Il ne se prononce pas sur l'opportunité de l'initiative mais il contrôle l'existence et la qualité des analyses d'impact et des évaluations.
Le Comité d'examen de la réglementation rend des avis qui peuvent être « favorables », « favorables avec des réserves » ou « défavorables ». Dans ce dernier cas, le projet doit être réexaminé par les services de la Commission européenne et présenté de nouveau au comité. Lorsque celui-ci a rendu deux avis défavorables, seul le vice-Président de la Commission européenne chargé des relations interinstitutionnelles peut soumettre l'initiative au collège des Commissaires.

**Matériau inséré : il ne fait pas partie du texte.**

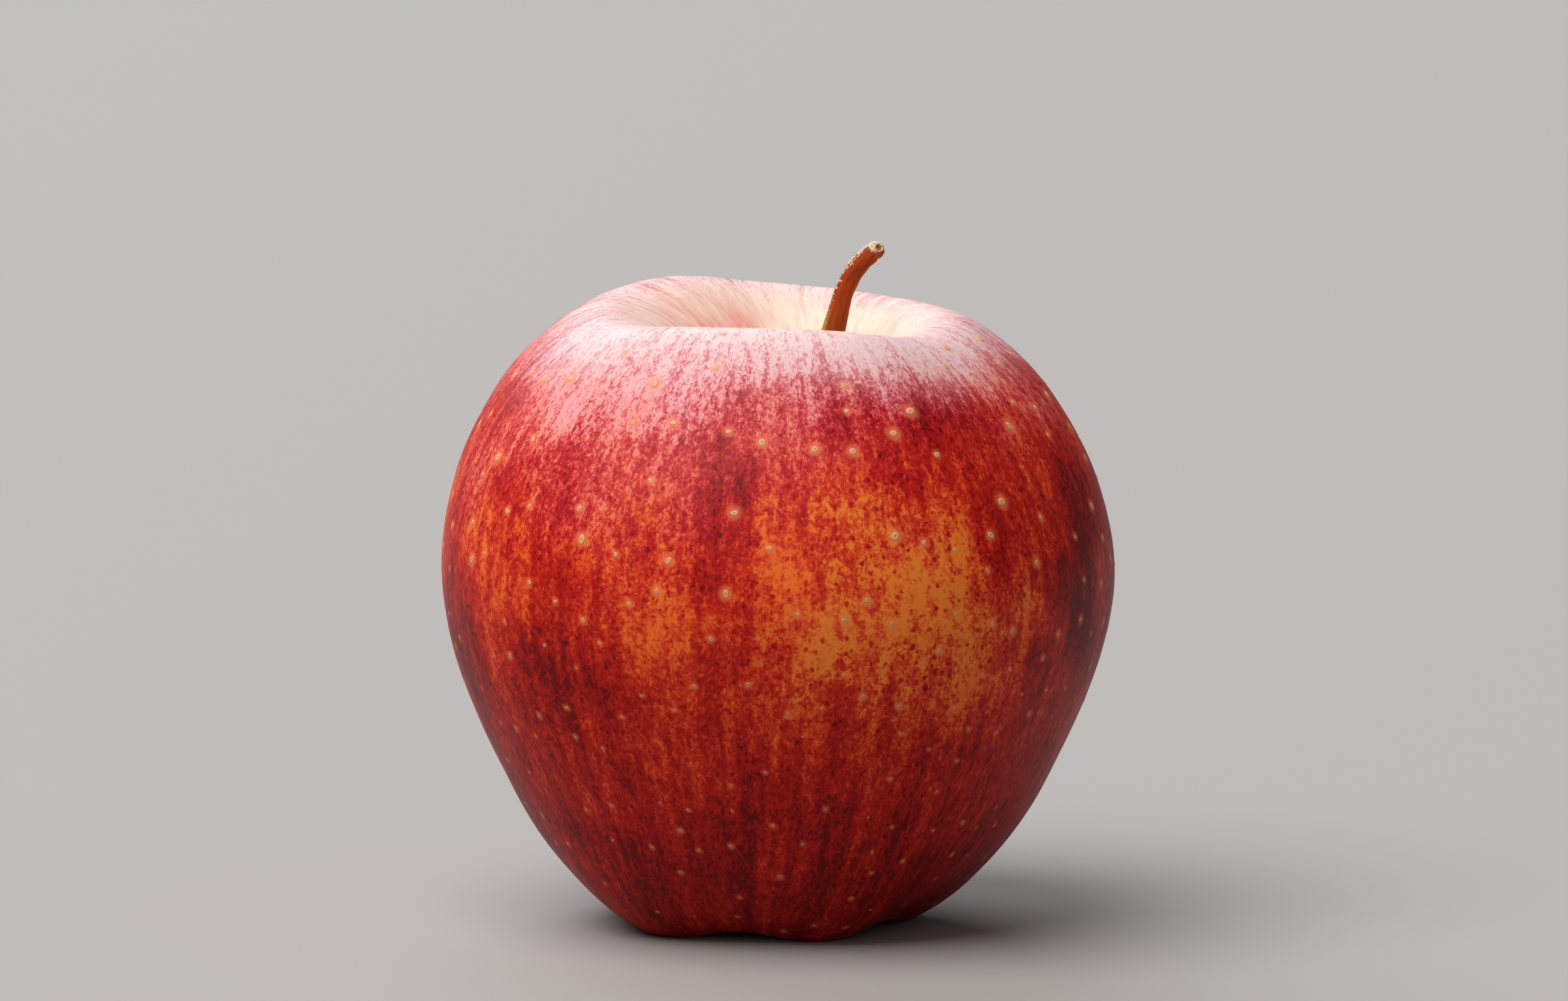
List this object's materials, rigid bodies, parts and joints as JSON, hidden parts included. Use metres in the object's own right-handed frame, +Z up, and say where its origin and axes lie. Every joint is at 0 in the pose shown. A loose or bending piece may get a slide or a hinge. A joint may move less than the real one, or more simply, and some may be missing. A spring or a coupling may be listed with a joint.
{
  "type": "apple",
  "caption": "Ripe red-striped dessert apple with a deep stem cavity, a leaning woody stem and a dried calyx, standing on its lobed base.",
  "frame": {"origin": "on the surface that the apple stands on, under the middle of the fruit's box", "axes": "+Z up along the fruit's core towards the stem; -Y the front, with the broad swelling of the crown; +X the side that the stem leans to"},
  "size_m": [0.0726, 0.0714, 0.074],
  "materials": {
    "fruit_skin": "gloss",
    "stem_bark": "matte",
    "dried_sepal": "matte",
    "dried_stamens": "matte"
  },
  "bodies": {
    "root": {"fruit": "fruit_skin", "stem": "stem_bark", "sepal_1": "dried_sepal", "sepal_2": "dried_sepal", "sepal_3": "dried_sepal", "sepal_4": "dried_sepal", "sepal_5": "dried_sepal", "stamen_tuft": "dried_stamens"}
  },
  "joints": []
}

Selon le dernier rapport annuel du Comité d'examen de la réglementation européenne, en 2023, sur un total de 50 études d'impact, 21 (soit 41 %) ont fait l'objet d'un premier avis défavorable et aucune d'un deuxième avis défavorable.
Par le passé, certains textes ont toutefois fait l'objet de deux avis défavorables. Cela a notamment été le cas en 2021 concernant la proposition de la Commission européenne portant sur le devoir de vigilance des entreprises.
L'ensemble des analyses d'impact et les avis du Comité correspondants sont publiés sur le site Internet de la Commission européenne, une fois que la proposition a été adoptée par le collège des Commissaires.
Le Comité d'examen de la réglementation publie également un rapport annuel, qui est rendu public et qui contient des recommandations pour améliorer la qualité des études d'impact.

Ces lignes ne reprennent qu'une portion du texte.